Objective - Output the material below in its entirety, exactly as given.

Source excerpt -
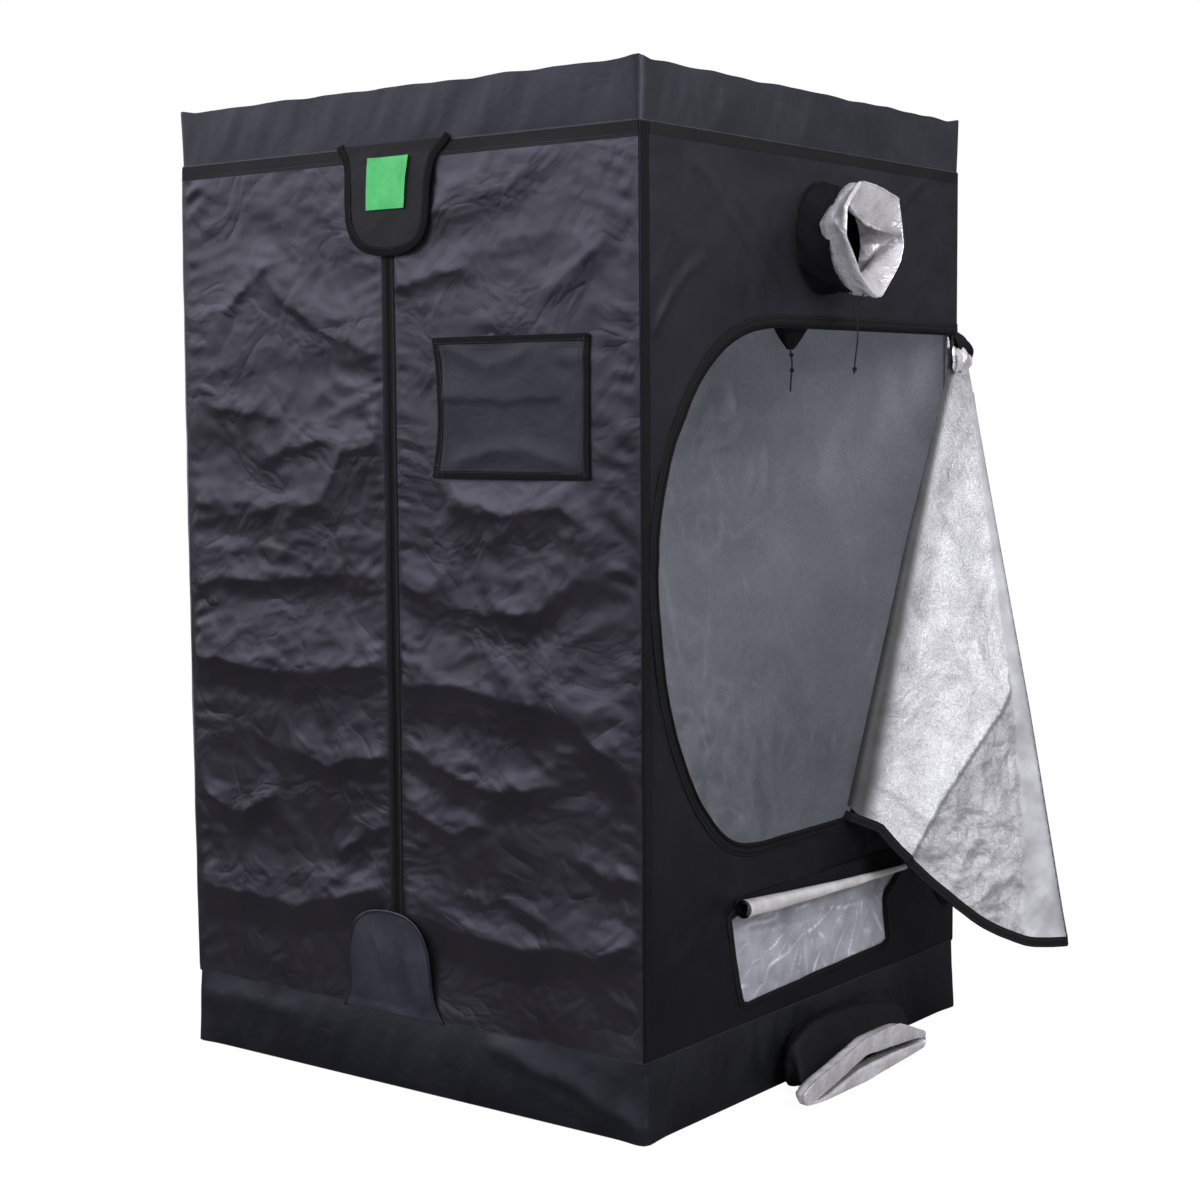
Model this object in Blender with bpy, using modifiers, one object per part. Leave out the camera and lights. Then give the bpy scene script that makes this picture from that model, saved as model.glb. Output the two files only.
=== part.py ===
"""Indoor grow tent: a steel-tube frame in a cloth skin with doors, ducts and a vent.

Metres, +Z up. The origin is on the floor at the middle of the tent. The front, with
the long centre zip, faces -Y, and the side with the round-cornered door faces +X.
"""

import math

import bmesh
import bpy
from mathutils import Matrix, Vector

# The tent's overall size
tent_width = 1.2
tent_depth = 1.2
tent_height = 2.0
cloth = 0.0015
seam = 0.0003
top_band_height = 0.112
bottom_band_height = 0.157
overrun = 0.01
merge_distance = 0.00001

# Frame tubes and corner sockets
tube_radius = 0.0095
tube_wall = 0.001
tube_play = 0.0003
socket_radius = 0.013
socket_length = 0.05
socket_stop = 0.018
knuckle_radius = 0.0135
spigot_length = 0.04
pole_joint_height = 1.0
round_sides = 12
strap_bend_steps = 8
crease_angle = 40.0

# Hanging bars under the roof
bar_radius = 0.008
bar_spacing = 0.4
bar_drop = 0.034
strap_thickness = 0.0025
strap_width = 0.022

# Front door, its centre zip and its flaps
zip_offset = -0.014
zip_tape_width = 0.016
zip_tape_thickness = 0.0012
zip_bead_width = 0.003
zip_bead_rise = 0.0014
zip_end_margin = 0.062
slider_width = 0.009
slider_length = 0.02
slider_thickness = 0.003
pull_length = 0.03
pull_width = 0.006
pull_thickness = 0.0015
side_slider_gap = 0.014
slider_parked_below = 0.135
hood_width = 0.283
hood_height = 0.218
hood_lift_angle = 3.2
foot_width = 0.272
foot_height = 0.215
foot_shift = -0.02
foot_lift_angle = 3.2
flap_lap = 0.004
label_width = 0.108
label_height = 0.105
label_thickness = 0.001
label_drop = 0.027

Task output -
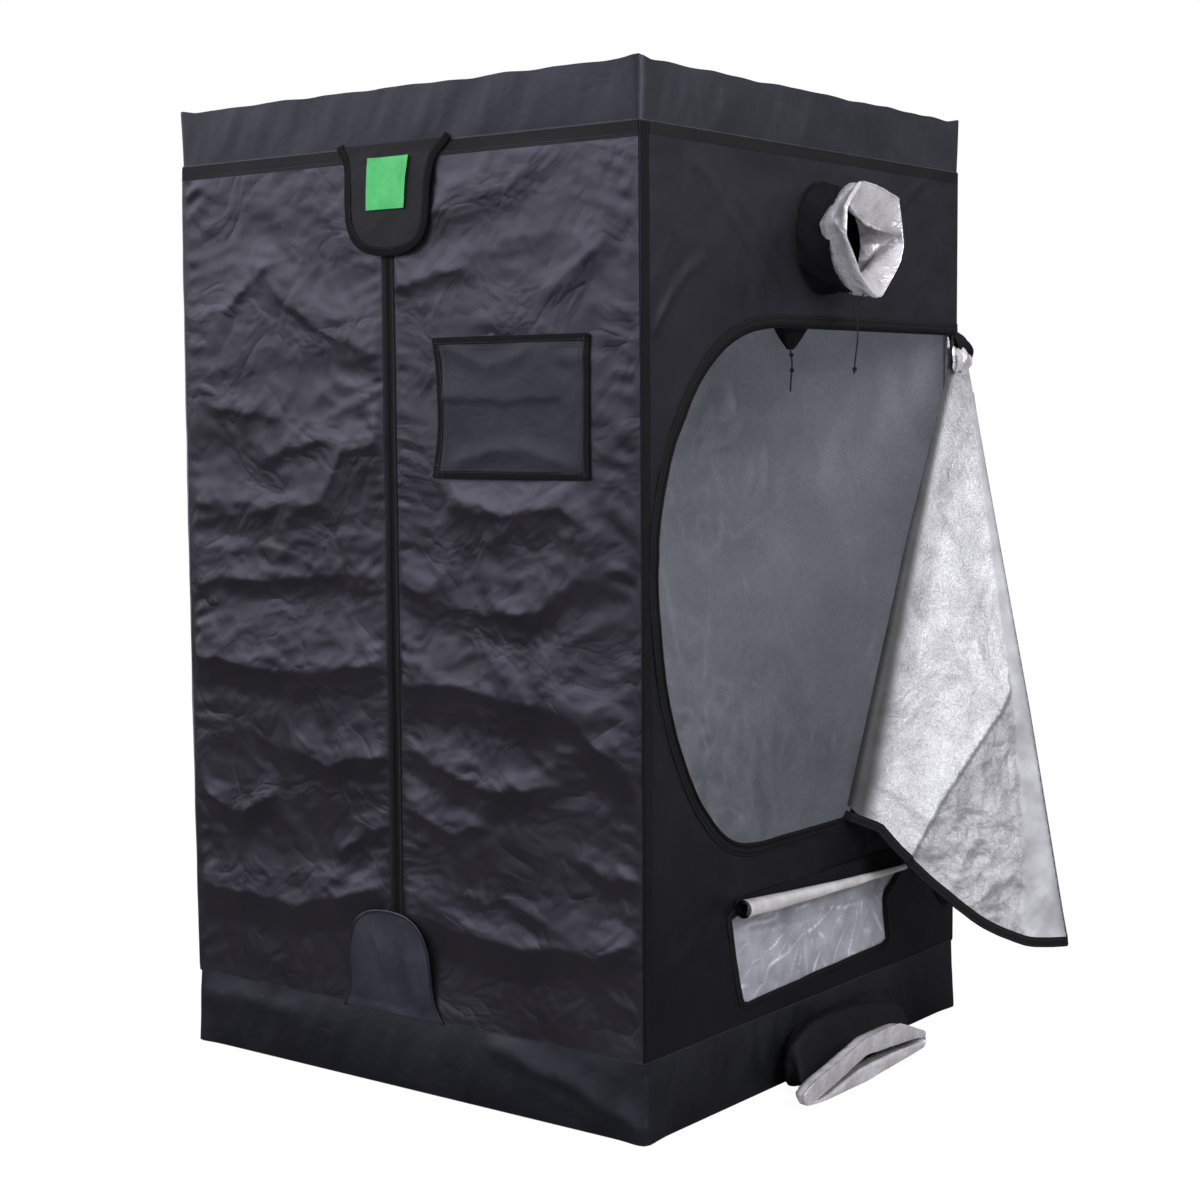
Model this object in Blender with bpy, using modifiers, one object per part. Leave out the camera and lights. Then give the bpy scene script that makes this picture from that model, saved as model.glb. Output the two files only.
=== part.py ===
"""Indoor grow tent: a steel-tube frame in a cloth skin with doors, ducts and a vent.

Metres, +Z up. The origin is on the floor at the middle of the tent. The front, with
the long centre zip, faces -Y, and the side with the round-cornered door faces +X.
"""

import math

import bmesh
import bpy
from mathutils import Matrix, Vector

# The tent's overall size
tent_width = 1.2
tent_depth = 1.2
tent_height = 2.0
cloth = 0.0015
seam = 0.0003
top_band_height = 0.112
bottom_band_height = 0.157
overrun = 0.01
merge_distance = 0.00001

# Frame tubes and corner sockets
tube_radius = 0.0095
tube_wall = 0.001
tube_play = 0.0003
socket_radius = 0.013
socket_length = 0.05
socket_stop = 0.018
knuckle_radius = 0.0135
spigot_length = 0.04
pole_joint_height = 1.0
round_sides = 12
strap_bend_steps = 8
crease_angle = 40.0

# Hanging bars under the roof
bar_radius = 0.008
bar_spacing = 0.4
bar_drop = 0.034
strap_thickness = 0.0025
strap_width = 0.022

# Front door, its centre zip and its flaps
zip_offset = -0.014
zip_tape_width = 0.016
zip_tape_thickness = 0.0012
zip_bead_width = 0.003
zip_bead_rise = 0.0014
zip_end_margin = 0.062
slider_width = 0.009
slider_length = 0.02
slider_thickness = 0.003
pull_length = 0.03
pull_width = 0.006
pull_thickness = 0.0015
side_slider_gap = 0.014
slider_parked_below = 0.135
hood_width = 0.283
hood_height = 0.218
hood_lift_angle = 3.2
foot_width = 0.272
foot_height = 0.215
foot_shift = -0.02
foot_lift_angle = 3.2
flap_lap = 0.004
label_width = 0.108
label_height = 0.105
label_thickness = 0.001
label_drop = 0.027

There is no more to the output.